Dr. Gartner might object that he is not covered by the Goldwater Rule because he is a Ph.D. psychologist, and he would be technically correct, but the Goldwater Rule has traditionally been applied to other mental health professionals in the same way it has traditionally been applied to psychiatrists who aren't dues-paying members of the APA. Most mental health professionals are not psychiatrists, and most psychiatrists are not members of the APA, so technically, the Goldwater Rule applies to only a minority of a minority of mental health professionals.
But is this really the way we want to apply ethical rules?
It should be noted that speculating about the mental health of high-profile political figures is not confined to the left. People on the right speculated about Barack Obama and Bill Clinton's mental health and the mental health of liberals in general (see second review). Some amount of this is likely the inevitable product of our modern culture, which is both highly polemicized and highly psychologized. In addition, the internet allows everyone to become an expert in his own mind, and blogs and social media give people a platform to let the world know what they think on any given matter. However, the speculations about Clinton's and Obama's mental health seemed more confined to non-professionals engaging in armchair diagnosing, which is tacky but not ethically prohibited. I do not recall a significant organized effort by mental health professionals to label Clinton or Obama mentally ill and invoke the 25th Amendment.
While both sides can play this game, attempts to portray politicians as mentally ill should especially concern conservatives, because the mental health professions trend liberal. As an openly and vocally conservative psychiatrist, I know this all too well. While I was insulated from this reality to some degree in my training, since I did my psychiatric residency in the Air Force, it is a dynamic that has certainly not been lost on me since leaving the Air Force and joining the "real world."
This tendency toward liberalism is evident among rank-and-file mental health workers but is likely worse among academic mental health professionals who are more likely to be called upon to speculate publicly about the mental health of political figures. The liberal media are also more likely to countenance questions about the mental well-being of conservative politicians. With the media's undisguised hostility to Trump throughout the campaign and since his election and its willingness to openly advocate for its anti-Trump agenda, it is no longer credible to claim that the press is just a disinterested third party in these matters.

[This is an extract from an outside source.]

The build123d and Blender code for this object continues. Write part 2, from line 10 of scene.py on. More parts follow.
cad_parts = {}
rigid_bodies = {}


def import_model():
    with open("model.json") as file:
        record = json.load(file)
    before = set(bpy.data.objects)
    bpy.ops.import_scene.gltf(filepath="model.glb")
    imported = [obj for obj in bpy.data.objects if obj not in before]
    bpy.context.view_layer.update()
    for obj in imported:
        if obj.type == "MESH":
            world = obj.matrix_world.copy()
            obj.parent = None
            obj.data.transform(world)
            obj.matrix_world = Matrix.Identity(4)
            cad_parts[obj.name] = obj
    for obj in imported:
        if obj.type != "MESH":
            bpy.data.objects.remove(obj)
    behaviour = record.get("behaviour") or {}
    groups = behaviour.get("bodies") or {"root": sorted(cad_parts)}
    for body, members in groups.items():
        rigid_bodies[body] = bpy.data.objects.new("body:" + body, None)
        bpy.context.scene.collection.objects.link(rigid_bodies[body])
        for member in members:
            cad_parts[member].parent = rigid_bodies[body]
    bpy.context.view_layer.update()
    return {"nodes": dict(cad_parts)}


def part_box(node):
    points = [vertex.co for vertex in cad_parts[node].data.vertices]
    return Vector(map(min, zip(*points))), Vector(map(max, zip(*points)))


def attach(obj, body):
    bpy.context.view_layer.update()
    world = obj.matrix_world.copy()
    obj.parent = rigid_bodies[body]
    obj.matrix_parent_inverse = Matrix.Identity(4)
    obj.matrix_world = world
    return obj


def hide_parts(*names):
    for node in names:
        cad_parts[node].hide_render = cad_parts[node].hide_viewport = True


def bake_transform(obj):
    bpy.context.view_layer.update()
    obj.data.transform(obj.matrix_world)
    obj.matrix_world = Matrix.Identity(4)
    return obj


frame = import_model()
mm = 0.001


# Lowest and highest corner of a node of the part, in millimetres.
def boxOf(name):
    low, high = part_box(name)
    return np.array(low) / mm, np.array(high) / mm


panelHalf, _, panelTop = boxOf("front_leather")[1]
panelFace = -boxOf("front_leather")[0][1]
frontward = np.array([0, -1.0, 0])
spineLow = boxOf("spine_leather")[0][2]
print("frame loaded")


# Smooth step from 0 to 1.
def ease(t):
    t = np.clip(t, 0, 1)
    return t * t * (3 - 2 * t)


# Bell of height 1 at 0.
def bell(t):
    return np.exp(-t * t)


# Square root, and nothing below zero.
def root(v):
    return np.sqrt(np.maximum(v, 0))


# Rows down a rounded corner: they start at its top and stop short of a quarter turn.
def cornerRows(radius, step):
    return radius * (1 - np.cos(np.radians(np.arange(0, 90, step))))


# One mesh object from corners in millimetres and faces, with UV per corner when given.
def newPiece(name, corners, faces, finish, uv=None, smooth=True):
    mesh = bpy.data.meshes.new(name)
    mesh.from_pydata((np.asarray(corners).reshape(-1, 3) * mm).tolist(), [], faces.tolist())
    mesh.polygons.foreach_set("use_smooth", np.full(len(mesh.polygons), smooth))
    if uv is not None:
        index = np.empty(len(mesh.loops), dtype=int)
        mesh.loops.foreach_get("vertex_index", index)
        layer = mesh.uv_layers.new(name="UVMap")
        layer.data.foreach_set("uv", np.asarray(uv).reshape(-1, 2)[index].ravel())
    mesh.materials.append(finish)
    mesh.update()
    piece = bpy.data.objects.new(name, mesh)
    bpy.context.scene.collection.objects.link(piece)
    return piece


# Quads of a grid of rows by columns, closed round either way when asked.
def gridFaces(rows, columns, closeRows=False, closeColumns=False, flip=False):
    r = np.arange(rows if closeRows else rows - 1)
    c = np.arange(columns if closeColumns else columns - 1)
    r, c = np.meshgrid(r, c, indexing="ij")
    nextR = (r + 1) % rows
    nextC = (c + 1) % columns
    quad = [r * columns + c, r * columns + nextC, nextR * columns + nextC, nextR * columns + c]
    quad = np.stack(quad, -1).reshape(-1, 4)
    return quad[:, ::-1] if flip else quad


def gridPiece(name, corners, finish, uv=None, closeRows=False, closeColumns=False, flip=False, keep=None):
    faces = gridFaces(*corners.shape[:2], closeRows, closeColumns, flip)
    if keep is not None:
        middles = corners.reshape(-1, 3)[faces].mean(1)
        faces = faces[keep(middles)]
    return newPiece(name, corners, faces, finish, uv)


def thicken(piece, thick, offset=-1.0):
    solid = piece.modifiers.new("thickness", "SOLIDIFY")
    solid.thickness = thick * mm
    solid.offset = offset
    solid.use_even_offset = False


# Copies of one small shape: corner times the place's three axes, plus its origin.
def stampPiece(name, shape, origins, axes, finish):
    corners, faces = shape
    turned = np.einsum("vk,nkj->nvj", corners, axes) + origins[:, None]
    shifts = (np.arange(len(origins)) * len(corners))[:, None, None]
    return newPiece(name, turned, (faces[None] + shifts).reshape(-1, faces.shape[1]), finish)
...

The left also has a disturbing history of attempting to use psychology to smear its opponents on the right. A notorious example is the 1950 publication of The Authoritarian Personality, which essentially attempted to demonstrate that everyone who isn't a leftist is an incipient fascist. The first author of The Authoritarian Personality was Theodor Adorno, who wasn't a trained mental health professional or psychometrician. He was a philosopher and a composer who was perhaps best known as a music critic before the publication of The Authoritarian Personality. Notably, Adorno was a member of the Frankfurt School, which arguably brought us the phenomenon of Cultural Marxism. The publication of The Authoritarian Personality is perhaps ground zero in its genesis.
So again, while both sides can and do call the other side crazy, because of the nature of the mental health professions and the existence of a hostile media willing to amplify the left's narrative, dueling charges of crazy are a numbers game that it would be unwise for the right to play. The right, and civil discourse, for that matter, would be better served by a renewed respect for the wisdom of the Goldwater Rule and holding leftist mental health professionals accountable to it.